The Dow Jones industrial average was down more than 340 points, or 1.3 percent, within an hour of Friday trading. The Nasdaq and Standard & Poor’s 500 indexes were each down roughly 1 percent in the same time.

Trump announced Thursday that he plans to impose tariffs next week of 25 percent on imported steel and 10 percent on imported aluminum. He said the tariffs were essential to protect U.S. jobs and fight back against foreign rivals flooding the market with cheap metal.

The tariffs were almost universally panned by Republican lawmakers, who have been fighting Trump on his protectionist trade policies. The tariffs are widely expected to lead to retaliation from U.S. trade partners.

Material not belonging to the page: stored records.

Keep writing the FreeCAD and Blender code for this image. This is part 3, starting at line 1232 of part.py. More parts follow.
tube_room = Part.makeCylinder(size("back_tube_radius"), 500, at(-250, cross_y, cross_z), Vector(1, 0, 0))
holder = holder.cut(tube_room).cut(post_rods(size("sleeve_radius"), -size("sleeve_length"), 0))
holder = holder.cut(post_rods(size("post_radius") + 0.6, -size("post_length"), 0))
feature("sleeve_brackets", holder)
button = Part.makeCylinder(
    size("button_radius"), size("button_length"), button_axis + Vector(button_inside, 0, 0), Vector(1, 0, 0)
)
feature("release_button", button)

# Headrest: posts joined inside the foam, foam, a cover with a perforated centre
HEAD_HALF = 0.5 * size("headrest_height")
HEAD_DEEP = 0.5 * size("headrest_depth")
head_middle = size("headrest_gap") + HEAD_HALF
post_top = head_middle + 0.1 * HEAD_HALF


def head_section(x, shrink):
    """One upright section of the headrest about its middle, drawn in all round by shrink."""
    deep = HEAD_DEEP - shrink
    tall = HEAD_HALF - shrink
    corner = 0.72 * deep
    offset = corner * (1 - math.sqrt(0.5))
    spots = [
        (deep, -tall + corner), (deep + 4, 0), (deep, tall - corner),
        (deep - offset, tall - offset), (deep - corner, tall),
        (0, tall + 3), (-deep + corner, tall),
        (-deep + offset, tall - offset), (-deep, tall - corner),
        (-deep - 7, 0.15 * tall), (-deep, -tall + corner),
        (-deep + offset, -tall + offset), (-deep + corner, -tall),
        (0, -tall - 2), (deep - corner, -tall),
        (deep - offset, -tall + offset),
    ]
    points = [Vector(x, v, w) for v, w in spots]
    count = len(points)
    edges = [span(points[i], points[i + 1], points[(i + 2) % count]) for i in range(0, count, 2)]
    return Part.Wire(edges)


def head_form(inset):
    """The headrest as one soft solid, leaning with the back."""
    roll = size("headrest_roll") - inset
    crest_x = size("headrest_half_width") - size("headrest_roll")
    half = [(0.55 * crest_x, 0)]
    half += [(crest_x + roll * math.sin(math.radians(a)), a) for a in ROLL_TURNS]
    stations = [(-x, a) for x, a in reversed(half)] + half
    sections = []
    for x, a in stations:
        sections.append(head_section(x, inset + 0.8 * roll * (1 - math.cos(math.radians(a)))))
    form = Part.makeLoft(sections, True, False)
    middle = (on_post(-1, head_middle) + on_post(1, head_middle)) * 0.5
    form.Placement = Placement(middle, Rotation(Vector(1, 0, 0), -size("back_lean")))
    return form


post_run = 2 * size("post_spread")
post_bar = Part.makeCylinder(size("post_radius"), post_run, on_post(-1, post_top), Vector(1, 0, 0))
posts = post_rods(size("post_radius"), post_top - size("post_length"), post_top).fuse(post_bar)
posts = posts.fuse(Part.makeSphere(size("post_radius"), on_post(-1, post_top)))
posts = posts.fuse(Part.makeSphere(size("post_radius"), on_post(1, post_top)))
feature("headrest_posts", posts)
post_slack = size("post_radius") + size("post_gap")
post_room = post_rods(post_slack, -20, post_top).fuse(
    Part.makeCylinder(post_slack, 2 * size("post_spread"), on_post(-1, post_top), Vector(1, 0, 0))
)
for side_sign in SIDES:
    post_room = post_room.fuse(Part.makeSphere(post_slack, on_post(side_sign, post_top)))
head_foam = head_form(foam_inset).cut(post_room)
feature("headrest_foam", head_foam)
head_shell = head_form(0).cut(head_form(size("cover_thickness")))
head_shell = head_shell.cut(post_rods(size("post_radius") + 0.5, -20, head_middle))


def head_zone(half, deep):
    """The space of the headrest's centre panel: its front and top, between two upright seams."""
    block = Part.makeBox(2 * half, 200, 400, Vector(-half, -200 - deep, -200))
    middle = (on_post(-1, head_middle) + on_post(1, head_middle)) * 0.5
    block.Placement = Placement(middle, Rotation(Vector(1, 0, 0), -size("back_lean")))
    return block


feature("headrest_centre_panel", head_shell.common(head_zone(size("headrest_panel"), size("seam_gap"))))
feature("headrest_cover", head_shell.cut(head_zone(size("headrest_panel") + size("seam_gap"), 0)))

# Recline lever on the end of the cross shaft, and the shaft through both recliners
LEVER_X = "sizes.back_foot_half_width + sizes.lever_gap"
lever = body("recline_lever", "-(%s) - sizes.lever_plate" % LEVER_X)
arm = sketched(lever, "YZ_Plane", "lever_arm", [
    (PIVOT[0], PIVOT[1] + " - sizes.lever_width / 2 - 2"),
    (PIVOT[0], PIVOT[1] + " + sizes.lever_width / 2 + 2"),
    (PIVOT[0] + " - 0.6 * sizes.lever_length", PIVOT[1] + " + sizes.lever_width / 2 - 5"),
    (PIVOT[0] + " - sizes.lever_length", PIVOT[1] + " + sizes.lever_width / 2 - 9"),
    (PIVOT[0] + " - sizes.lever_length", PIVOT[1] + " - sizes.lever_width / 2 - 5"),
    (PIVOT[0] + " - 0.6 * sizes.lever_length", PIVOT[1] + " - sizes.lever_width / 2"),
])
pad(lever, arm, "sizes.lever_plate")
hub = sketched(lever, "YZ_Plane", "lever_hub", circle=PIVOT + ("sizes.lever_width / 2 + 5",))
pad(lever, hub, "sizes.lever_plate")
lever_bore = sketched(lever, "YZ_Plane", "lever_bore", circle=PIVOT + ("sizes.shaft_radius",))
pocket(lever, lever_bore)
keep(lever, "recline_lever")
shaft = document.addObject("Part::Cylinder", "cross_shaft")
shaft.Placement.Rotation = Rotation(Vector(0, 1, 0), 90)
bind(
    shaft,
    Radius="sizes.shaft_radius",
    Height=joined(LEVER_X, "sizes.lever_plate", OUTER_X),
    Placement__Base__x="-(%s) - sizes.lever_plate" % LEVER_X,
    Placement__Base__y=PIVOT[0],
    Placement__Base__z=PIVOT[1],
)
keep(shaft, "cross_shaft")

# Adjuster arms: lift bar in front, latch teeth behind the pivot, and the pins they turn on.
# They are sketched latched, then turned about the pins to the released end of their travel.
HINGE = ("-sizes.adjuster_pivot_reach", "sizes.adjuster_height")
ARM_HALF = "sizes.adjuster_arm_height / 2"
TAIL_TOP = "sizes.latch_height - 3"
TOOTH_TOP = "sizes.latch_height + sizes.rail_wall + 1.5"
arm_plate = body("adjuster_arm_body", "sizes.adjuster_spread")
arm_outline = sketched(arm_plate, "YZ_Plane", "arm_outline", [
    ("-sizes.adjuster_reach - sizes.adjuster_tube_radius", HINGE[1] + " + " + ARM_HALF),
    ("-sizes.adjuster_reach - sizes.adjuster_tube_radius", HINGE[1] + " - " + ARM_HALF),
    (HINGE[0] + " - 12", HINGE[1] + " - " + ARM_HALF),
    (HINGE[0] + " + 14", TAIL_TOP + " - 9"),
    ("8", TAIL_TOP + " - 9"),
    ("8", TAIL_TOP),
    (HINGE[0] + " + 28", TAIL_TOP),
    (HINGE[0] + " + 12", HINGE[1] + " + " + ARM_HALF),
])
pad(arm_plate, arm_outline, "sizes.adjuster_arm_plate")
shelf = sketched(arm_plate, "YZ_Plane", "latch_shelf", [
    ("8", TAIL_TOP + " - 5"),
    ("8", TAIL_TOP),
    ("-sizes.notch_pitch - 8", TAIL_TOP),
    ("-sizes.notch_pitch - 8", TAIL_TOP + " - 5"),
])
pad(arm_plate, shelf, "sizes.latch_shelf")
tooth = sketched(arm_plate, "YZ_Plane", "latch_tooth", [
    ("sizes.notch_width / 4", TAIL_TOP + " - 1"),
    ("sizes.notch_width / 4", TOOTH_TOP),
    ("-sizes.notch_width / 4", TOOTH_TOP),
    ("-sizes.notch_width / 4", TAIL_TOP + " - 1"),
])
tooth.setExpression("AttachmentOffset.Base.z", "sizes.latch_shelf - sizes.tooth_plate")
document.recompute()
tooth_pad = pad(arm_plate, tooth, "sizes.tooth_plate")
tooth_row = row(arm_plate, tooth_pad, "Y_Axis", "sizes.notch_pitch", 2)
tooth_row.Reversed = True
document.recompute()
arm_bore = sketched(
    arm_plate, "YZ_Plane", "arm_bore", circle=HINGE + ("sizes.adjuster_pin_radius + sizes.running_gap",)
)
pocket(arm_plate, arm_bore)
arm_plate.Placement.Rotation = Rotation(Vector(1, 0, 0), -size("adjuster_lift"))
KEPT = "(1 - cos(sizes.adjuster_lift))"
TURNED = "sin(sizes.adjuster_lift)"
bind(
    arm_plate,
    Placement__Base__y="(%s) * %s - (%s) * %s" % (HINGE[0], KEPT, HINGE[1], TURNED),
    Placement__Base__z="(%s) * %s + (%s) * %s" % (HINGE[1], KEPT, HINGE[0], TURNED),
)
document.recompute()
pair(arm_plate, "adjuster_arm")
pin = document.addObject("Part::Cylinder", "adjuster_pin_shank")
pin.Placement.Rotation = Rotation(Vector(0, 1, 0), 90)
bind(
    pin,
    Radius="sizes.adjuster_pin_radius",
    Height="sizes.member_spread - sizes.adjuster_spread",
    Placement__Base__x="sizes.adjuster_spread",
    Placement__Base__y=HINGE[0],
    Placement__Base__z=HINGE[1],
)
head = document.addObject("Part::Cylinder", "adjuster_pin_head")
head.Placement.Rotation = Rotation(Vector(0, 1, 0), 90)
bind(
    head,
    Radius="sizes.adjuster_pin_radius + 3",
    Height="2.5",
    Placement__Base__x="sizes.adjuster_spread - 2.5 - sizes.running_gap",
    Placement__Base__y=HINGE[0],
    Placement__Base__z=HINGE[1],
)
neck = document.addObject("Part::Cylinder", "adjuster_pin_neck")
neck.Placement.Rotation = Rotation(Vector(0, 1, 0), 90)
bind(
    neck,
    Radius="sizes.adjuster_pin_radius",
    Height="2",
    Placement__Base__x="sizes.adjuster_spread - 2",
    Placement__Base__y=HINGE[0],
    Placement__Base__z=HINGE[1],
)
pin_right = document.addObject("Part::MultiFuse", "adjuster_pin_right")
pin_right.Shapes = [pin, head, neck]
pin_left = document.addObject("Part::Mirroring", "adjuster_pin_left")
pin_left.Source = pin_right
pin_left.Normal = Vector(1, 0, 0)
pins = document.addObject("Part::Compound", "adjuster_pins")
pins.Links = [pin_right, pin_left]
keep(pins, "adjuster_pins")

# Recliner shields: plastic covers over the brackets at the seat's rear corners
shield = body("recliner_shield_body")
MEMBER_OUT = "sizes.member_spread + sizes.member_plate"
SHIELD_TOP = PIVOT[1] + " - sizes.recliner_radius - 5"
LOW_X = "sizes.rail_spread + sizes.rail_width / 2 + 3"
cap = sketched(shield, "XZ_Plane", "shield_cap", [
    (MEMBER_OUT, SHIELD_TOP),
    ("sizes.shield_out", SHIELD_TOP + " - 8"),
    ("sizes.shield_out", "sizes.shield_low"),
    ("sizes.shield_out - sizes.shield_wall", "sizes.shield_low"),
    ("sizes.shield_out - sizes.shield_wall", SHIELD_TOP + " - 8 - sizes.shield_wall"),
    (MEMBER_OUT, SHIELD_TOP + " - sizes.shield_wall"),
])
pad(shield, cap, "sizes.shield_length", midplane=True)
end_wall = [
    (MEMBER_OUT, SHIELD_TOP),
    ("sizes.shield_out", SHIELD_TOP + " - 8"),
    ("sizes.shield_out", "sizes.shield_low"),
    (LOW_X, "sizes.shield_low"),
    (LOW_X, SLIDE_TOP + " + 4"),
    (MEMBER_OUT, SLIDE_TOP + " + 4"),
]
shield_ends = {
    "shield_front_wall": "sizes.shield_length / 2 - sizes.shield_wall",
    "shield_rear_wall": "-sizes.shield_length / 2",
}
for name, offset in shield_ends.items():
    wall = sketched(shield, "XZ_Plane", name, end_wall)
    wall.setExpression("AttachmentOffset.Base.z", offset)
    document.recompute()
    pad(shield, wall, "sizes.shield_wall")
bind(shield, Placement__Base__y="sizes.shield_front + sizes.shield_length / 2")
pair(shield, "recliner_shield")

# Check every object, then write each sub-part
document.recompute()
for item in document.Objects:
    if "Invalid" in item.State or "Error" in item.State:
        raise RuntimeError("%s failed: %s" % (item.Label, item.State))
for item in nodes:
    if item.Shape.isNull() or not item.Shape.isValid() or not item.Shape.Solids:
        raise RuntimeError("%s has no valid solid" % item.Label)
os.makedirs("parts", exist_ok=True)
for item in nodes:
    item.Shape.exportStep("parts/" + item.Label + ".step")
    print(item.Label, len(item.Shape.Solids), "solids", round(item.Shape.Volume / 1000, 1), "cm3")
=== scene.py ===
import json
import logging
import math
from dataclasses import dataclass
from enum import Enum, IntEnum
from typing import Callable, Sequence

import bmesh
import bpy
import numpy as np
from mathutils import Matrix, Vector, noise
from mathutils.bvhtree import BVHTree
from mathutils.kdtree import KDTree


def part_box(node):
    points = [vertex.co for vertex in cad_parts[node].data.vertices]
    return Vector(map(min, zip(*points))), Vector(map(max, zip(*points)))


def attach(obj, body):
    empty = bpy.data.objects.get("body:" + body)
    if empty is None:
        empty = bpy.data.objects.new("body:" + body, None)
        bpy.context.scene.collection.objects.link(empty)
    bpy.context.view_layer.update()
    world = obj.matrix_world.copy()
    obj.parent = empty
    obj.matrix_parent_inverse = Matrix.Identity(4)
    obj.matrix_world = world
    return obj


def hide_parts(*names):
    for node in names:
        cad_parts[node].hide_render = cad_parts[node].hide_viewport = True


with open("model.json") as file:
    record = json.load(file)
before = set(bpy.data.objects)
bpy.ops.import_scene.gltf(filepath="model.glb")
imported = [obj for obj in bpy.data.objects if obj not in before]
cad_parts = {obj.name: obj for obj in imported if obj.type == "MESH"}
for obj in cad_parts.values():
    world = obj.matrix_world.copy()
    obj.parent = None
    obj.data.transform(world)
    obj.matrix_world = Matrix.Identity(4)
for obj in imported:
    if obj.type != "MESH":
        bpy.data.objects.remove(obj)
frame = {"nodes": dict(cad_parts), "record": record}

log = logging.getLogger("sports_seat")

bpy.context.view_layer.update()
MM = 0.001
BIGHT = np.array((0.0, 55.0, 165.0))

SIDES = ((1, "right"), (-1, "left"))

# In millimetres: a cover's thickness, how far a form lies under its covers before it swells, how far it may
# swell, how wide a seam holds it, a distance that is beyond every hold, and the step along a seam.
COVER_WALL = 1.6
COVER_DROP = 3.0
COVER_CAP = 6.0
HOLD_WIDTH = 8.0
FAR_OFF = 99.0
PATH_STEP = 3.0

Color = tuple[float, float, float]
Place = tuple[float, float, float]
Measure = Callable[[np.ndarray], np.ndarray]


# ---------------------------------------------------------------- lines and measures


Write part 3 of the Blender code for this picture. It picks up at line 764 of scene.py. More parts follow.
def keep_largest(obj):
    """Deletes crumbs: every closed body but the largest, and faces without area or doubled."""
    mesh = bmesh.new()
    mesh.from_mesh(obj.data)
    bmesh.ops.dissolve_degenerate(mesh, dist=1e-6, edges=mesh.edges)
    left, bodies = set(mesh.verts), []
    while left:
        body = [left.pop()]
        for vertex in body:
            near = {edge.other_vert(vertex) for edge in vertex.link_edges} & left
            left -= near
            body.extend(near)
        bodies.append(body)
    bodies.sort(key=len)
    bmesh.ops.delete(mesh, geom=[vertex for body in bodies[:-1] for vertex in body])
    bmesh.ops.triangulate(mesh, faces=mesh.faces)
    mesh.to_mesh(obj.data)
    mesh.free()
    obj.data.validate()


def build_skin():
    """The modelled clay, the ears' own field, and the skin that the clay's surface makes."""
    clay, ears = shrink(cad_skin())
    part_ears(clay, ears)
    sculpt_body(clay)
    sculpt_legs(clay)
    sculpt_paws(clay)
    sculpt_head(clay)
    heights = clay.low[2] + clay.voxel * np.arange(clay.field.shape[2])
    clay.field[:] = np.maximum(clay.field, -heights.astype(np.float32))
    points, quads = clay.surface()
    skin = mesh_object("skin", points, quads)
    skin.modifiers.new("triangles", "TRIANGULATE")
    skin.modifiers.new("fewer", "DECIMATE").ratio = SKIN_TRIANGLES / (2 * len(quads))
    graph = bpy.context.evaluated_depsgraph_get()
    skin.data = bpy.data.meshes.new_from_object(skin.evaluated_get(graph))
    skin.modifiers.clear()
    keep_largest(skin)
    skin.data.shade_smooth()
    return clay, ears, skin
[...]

Stocks slid after Trump’s announcement, with automakers and jet builders leading the losses. The Dow lost 420 points on the day, a 1.7 percent decline, while the Nasdaq and S&P closed down roughly 1.3 percent each.

Stocks were already fading Thursday, but Trump’s announcement triggered a quicker fall. The Dow fell as much as 580 points following the announcement shortly after 2 p.m. The Nasdaq and the S&P also fell roughly 1.8 percent each.

All three major indexes were still above their yearly lows set during a massive sell-off during the end of January through the start of February. After a year of record-busting gains, the stock market has been much more volatile in 2018, reflecting concerns about potentially tightening financial conditions.

Trump said Friday morning that the U.S. economy would be stronger thanks to the new tariff regime, insisting that “trade wars are good and easy to win.”

GOP lawmakers and industries that would pay more for raw materials under the tariffs said the taxes would cost U.S. jobs and hinder manufacturing.